The consortium should have at least four, but no more than five, teams investigating different projects under a central hypothesis. No more than two teams may be based at one institution. Each team’s work must be integrated within the consortium so that every component is working toward the consortium’s central hypothesis. Note: This award is not intended to replace, supplement, duplicate, or compete with other collaborative research efforts, such as the National Cancer Institute (NCI) Specialized Programs of Research Excellence (SPOREs), and it should not represent a collection of related Program Project grants or subprojects.

The proposed consortium’s overall work is expected to be innovative. In addition, the Transformative Breast Cancer Consortium Award will include funds for “seed projects” to pursue brand new, high-risk/high-reward concepts that arise from the work, during the award period.

If the work proposed meets the criteria or scope of one of the FY21 BCRP Breakthrough Awards (see W81XWH-21-BCRP-BTA12-2 for Levels 1 and 2, W81XWH-21-BCRP-BTA3-2 for Level 3, and W81XWH-21-BCRP-BTA4-2 for Level 4), it is not appropriate for the Transformative Breast Cancer Consortium Award mechanism.

The Breast Cancer Landscape describes the reality of breast cancer and identifies overarching challenges to progress the field. Research funded under this award mechanism should result in answers ransform and disrupt the present landscape.

Applications submitted to the Transformative Breast Cancer Consortium Award must include the following:

·        Research that includes truly innovative and brand-new paradigm shifting work in breast cancer that will address vital issues in a unique way. The issues may be one (or more) of the FY21 BCRP Overarching Challenges or, with justification, may be a different issue that meets the intent of the award mechanism and addresses the mission of ending breast cancer. If the application identifies a different fundamental issue, it must be coupled with at least one of the FY21 BCRP Overarching Challenges.

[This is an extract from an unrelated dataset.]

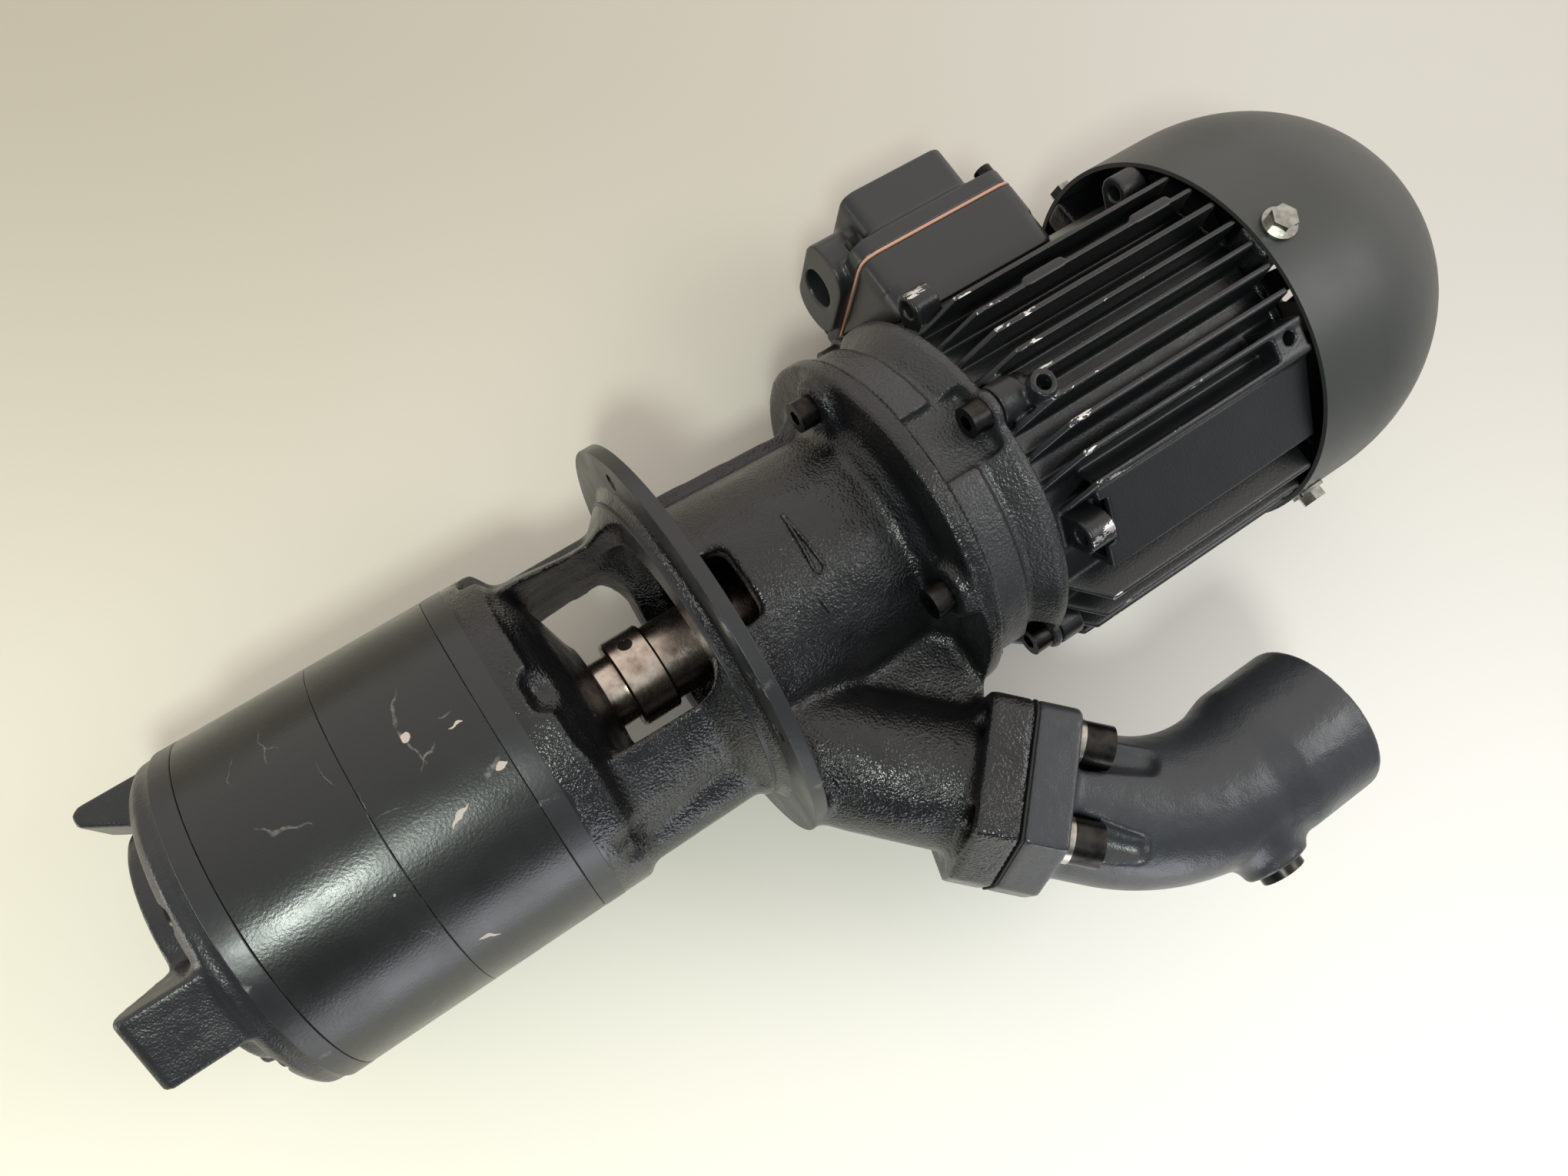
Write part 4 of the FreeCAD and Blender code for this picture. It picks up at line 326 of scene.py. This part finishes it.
def turned_ring(name, profile):
    """A turned part of a casting. Its profile is a loop of radius and height, in mm."""
    shape = bmesh.new()
    corners = [shape.verts.new((radius * MM, 0, height * MM)) for radius, height in profile]
    edges = [shape.edges.new((corners[number - 1], corners[number]))
             for number in range(len(corners))]
    bmesh.ops.spin(shape, geom=corners + edges, cent=(0, 0, 0), axis=(0, 0, 1), angle=math.tau,
                   steps=180, use_merge=True)
    bmesh.ops.recalc_face_normals(shape, faces=shape.faces)
    return as_piece(name, shape)


def raised_strokes(name, radius, strokes, half=0.85, steps=14):
    """Round strokes, half sunk in a round casting, as its pattern left them. Each runs between
    two places, given by azimuth in degrees and height in mm."""
    shape = bmesh.new()
    for (turn, height), (turn_end, height_end) in strokes:
        place = (Matrix.Rotation(math.radians(turn), 4, "Z")
                 @ Matrix.Translation(Vector((radius, 0, height)) * MM)
                 @ Matrix.Rotation(math.pi / 2, 4, "X"))
        section = bmesh.ops.create_circle(shape, cap_ends=True, segments=12, radius=half * MM,
                                          matrix=place)
        loop = section["verts"]
        faces = list(dict.fromkeys(face for vert in loop for face in vert.link_faces))
        edges = list(dict.fromkeys(edge for vert in loop for edge in vert.link_edges))
        bmesh.ops.spin(shape, geom=loop + edges + faces, cent=(0, 0, 0), axis=(0, 0, 1),
                       angle=math.radians(turn_end - turn), steps=steps,
                       dvec=(0, 0, (height_end - height) / steps * MM))
    bmesh.ops.recalc_face_normals(shape, faces=shape.faces)
    piece = as_piece(name, shape)
    piece.data.shade_smooth()
    return piece


# Finishes

CASING_RADIUS = 69.4
FIN_TIP = 88
CHIPS = [
    # azimuth and height of the middle, turn, length and width: through to the primer
    (-98, -108, 26, 3.4, 3.0), (-77, -87, 125, 3.4, 3.0), (-71, -107, 121, 8, 1.7),
    (-32, -120, 66, 8, 1.6), (-94, -92.5, 76, 4.5, 0.9), (-62, -137, 20, 1.2, 1.0),
]
SCRATCHES = [
    # as above, in the paint only
    (-108, -107, -29, 15, 1.1), (-99, -109, 26, 8, 1.6), (-93, -107, 10, 14, 1.0),
    (-90, -105, -48, 11, 0.8), (-98, -94, 77, 6, 0.9), (-78, -90, 110, 9, 2.6),
    (-69, -108, 100, 12, 1.6), (-74, -115, 121, 7, 1.2), (-76, -118, 83, 8, 0.9),
    (-85, -131, -7, 17, 0.5), (-120, -150, -1, 19, 0.6), (-118, -149, 61, 8, 0.5),
    (-118, -163, -8, 14, 0.5), (-93, -154, 62, 12, 1.0), (-95, -157, 62, 13, 1.2),
    (-92, -151, 62, 10, 0.8), (-100, -136, 8, 12, 0.5), (-18, -150, -49, 9, 0.5),
    (-82, -124, 81, 9, 0.5), (-45, -135, 20, 11, 0.4),
]


def worn_edges(tree, spot, start, end, patch_mm=5):
    """How far the proud edges are rubbed through, broken into patches."""
    bend = add(tree, "MapRange", {"Value": add(tree, "NewGeometry").outputs["Pointiness"],
                                  "From Min": start, "From Max": end})
    patch = add(tree, "TexNoise", {"Vector": spot, "Scale": 1 / (patch_mm * MM), "Detail": 4.0,
                                   "Roughness": 0.7})
    broken = add(tree, "MapRange", {"Value": patch.outputs["Fac"], "From Min": 0.5,
                                    "From Max": 0.62})
    return add(tree, "Math", {0: bend.outputs["Result"], 1: broken.outputs["Result"]},
               operation="MULTIPLY", use_clamp=True).outputs[0]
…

·        Research that includes different disciplines that come together to address ending breast cancer with an ecologic approach. The consortium’s proposed research must look at all aspects of the disease and bring together these different perspectives into one overarching plan for a deep, definitive dive into the FY21 BCRP Overarching Challenge(s) or other fundamental issue identified in the application. The plan also should include issues related to the hypothesis that have not been previously addressed or answered.

·        A plan that describes in detail the integration across the consortium in all aspects, including administration, logistics, and substance. Applications must describe the substantive integration across and among teams that are necessary for the work. The required communication plan and administrative management plan will not suffice to show integration, nor will identifying individual team members who will cross teams. A detailed explanation of the substantive research processes that will be integrated is required.

Synergistic, highly integrated, multidisciplinary, and multi-institutional research teams of leading scientists, clinicians, and consumer advocates must be assembled into a consortium to address a major problem in a way that could not be accomplished by a single investigator or group. While the teams are made up of different groups, each with its own Principal Investigator (PI), the teams must be working on the major problem identified in the Transformative Breast Cancer Consortium Award application and under the leadership of the Consortium Director. The research proposed in Transformative Breast Cancer Consortium Award applications may include phase 1 clinical trials and collaborations with pharmaceutical or biotechnology industry scientists and/or companies, as appropriate. However, a clinical trial is not required, and the primary thrust of the application should not be a clinical trial.